▸ Goal: Reproduce all of the data exactly.

▸ Collected data:

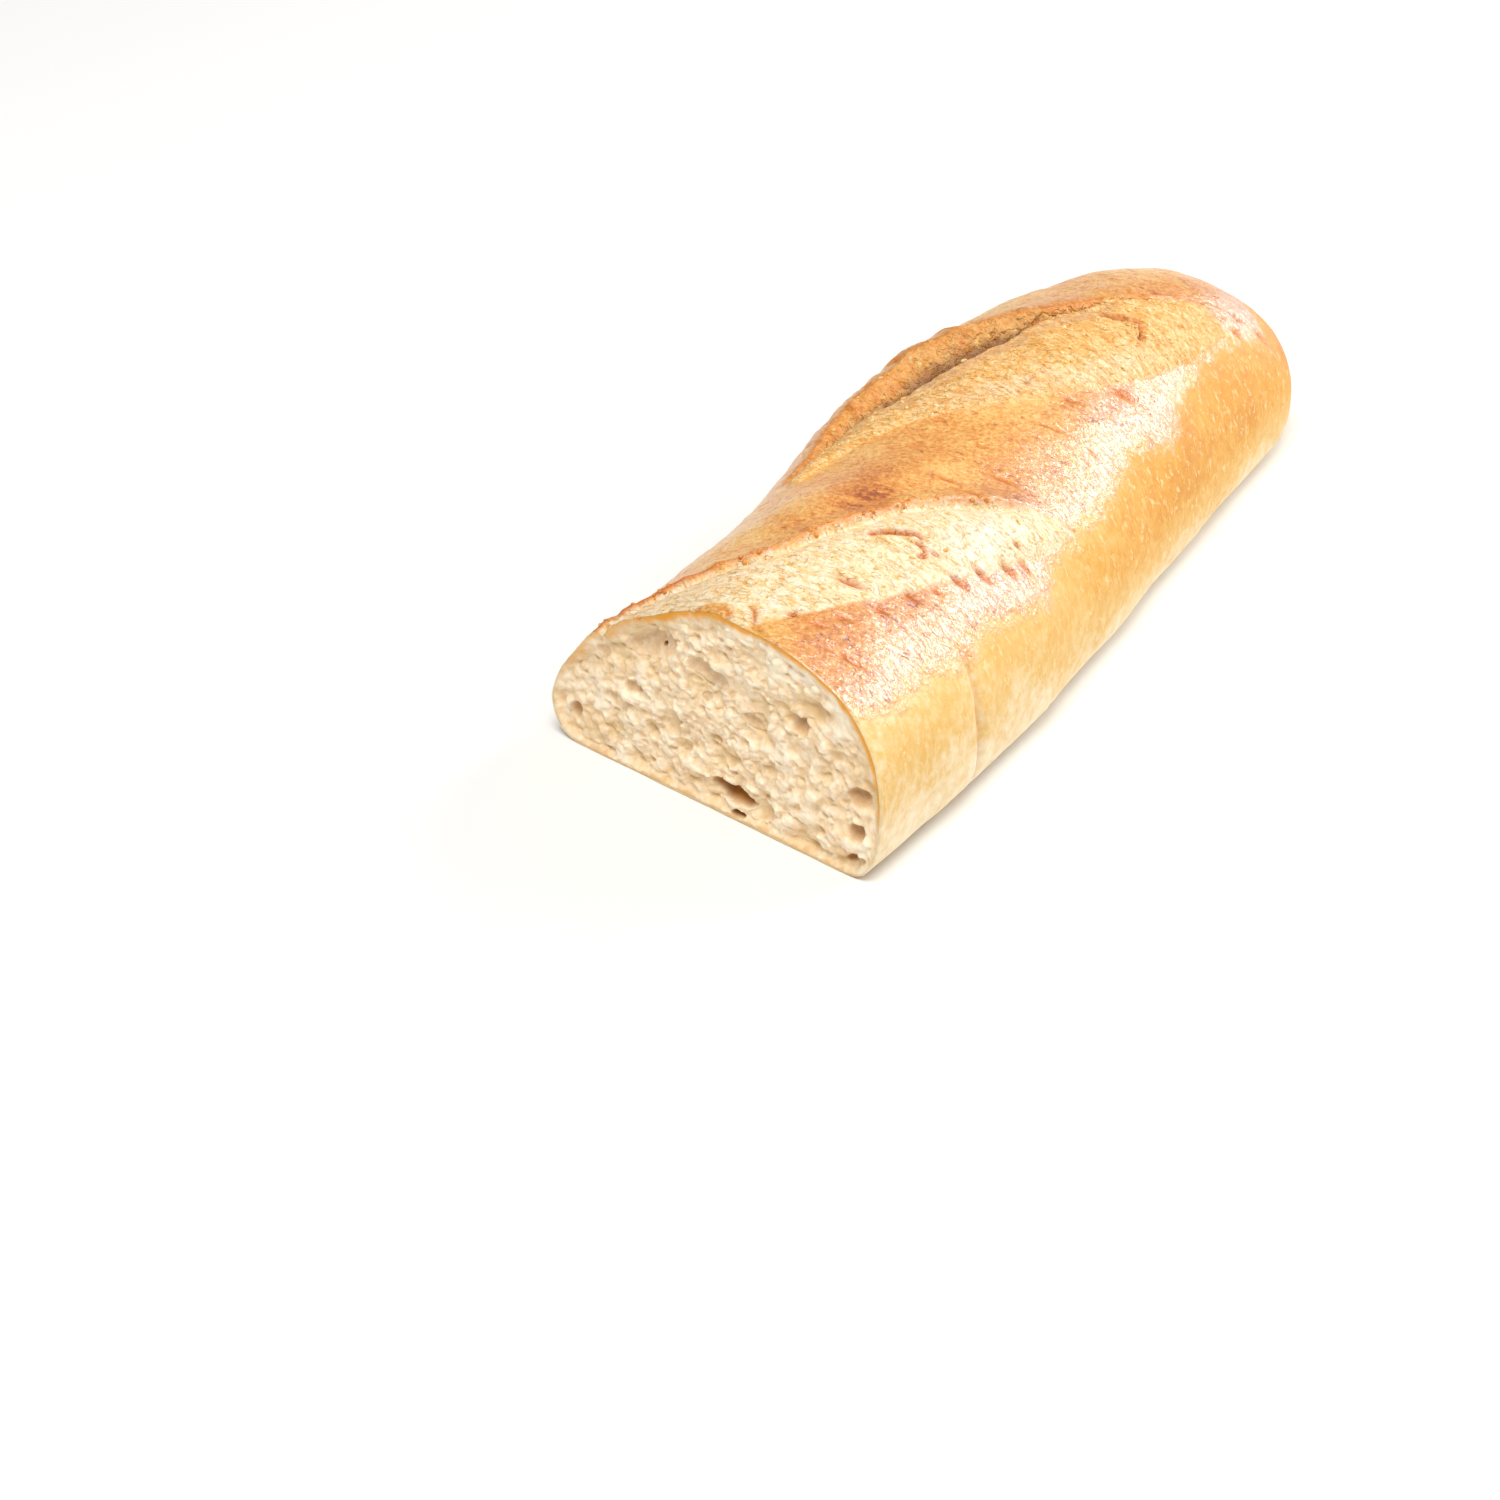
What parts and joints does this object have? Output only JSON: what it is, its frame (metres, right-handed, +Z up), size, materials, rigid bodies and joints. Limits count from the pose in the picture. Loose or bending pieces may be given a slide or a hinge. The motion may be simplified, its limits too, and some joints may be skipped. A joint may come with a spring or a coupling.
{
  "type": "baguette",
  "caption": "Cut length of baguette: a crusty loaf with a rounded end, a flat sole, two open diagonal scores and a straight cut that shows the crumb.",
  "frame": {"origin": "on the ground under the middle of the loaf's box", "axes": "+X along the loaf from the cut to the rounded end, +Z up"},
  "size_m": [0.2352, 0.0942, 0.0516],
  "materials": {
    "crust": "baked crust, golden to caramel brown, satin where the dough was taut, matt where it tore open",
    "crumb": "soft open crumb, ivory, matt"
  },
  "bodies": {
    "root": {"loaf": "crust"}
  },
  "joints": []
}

▸ Completed exercise:
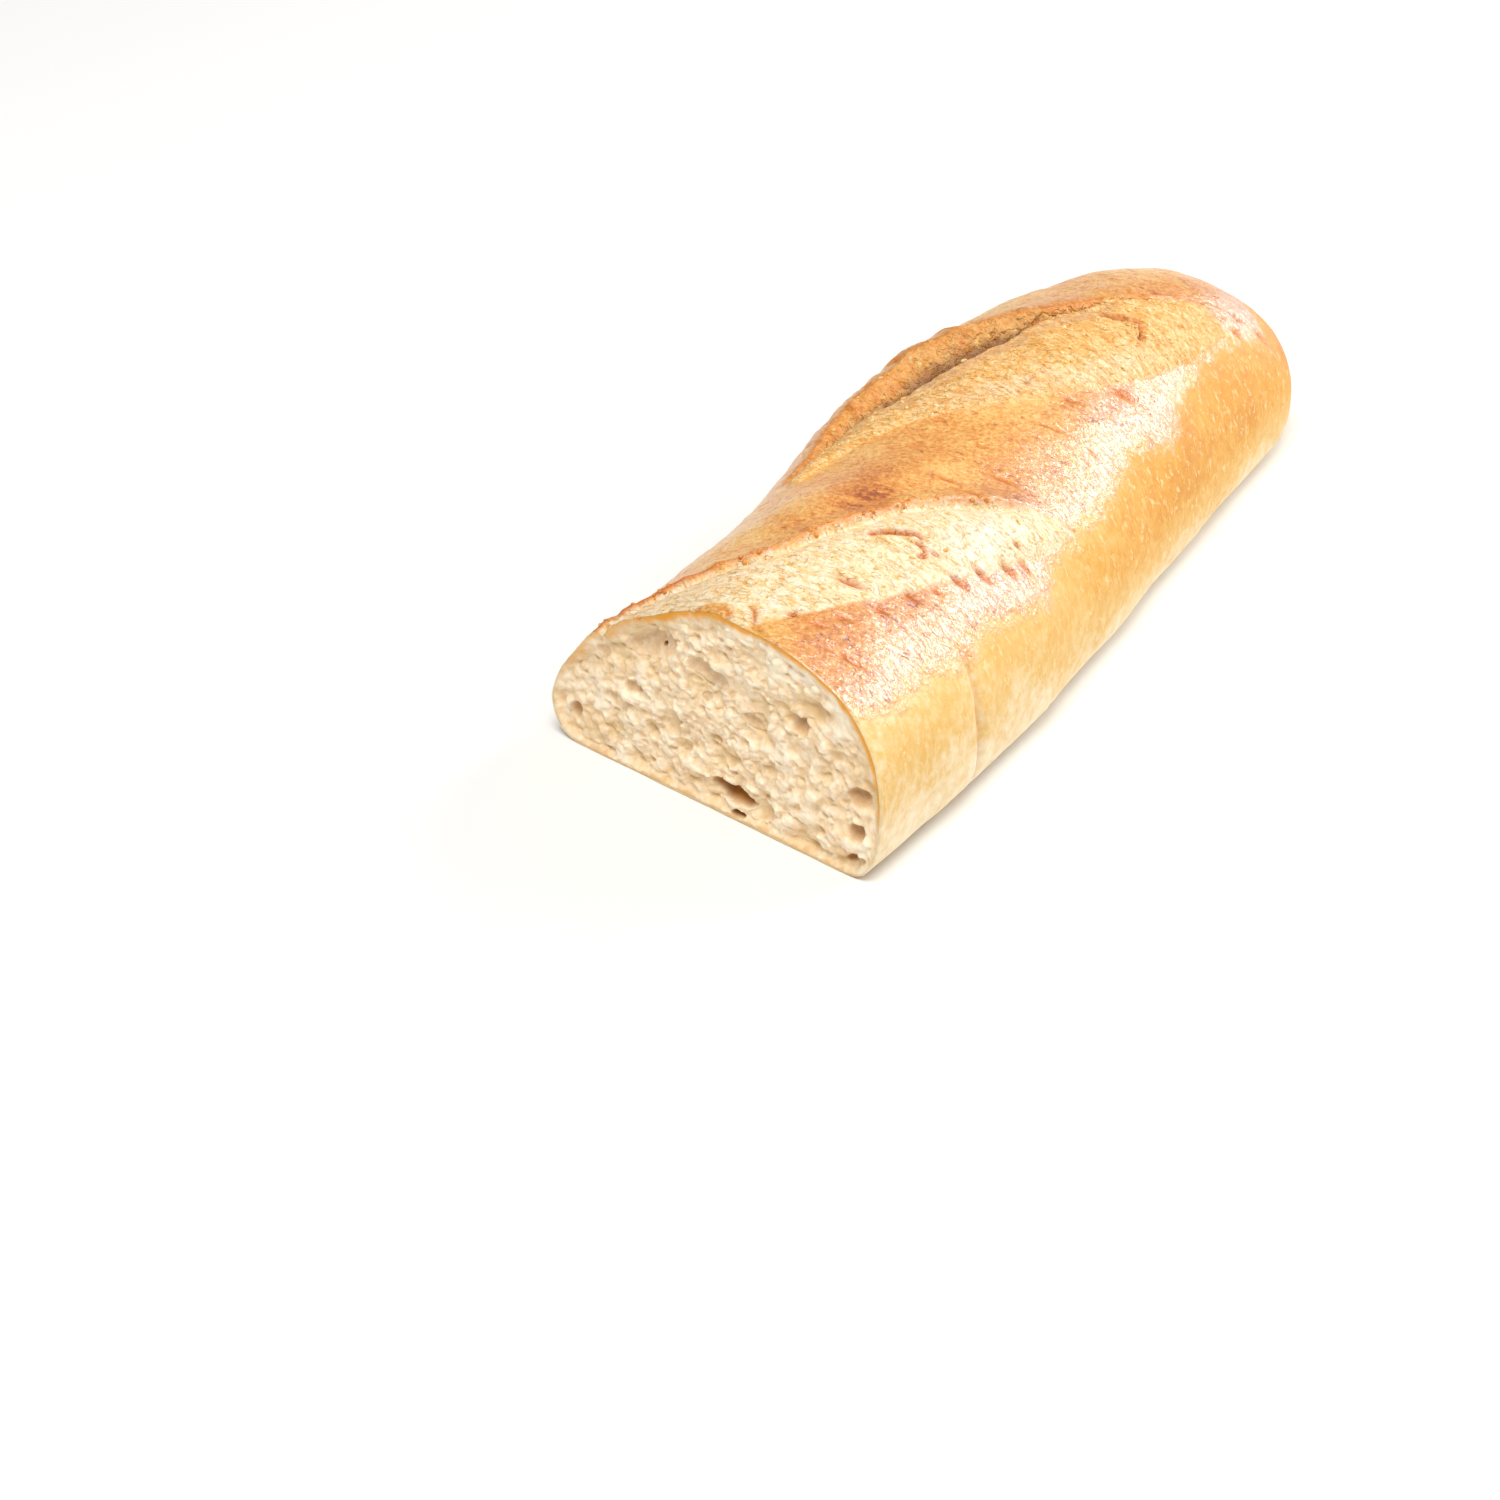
What parts and joints does this object have? Output only JSON: what it is, its frame (metres, right-handed, +Z up), size, materials, rigid bodies and joints. Limits count from the pose in the picture. Loose or bending pieces may be given a slide or a hinge. The motion may be simplified, its limits too, and some joints may be skipped. A joint may come with a spring or a coupling.
{
  "type": "baguette",
  "caption": "Cut length of baguette: a crusty loaf with a rounded end, a flat sole, two open diagonal scores and a straight cut that shows the crumb.",
  "frame": {"origin": "on the ground under the middle of the loaf's box", "axes": "+X along the loaf from the cut to the rounded end, +Z up"},
  "size_m": [0.2352, 0.0942, 0.0516],
  "materials": {
    "crust": "baked crust, golden to caramel brown, satin where the dough was taut, matt where it tore open",
    "crumb": "soft open crumb, ivory, matt"
  },
  "bodies": {
    "root": {"loaf": "crust"}
  },
  "joints": []
}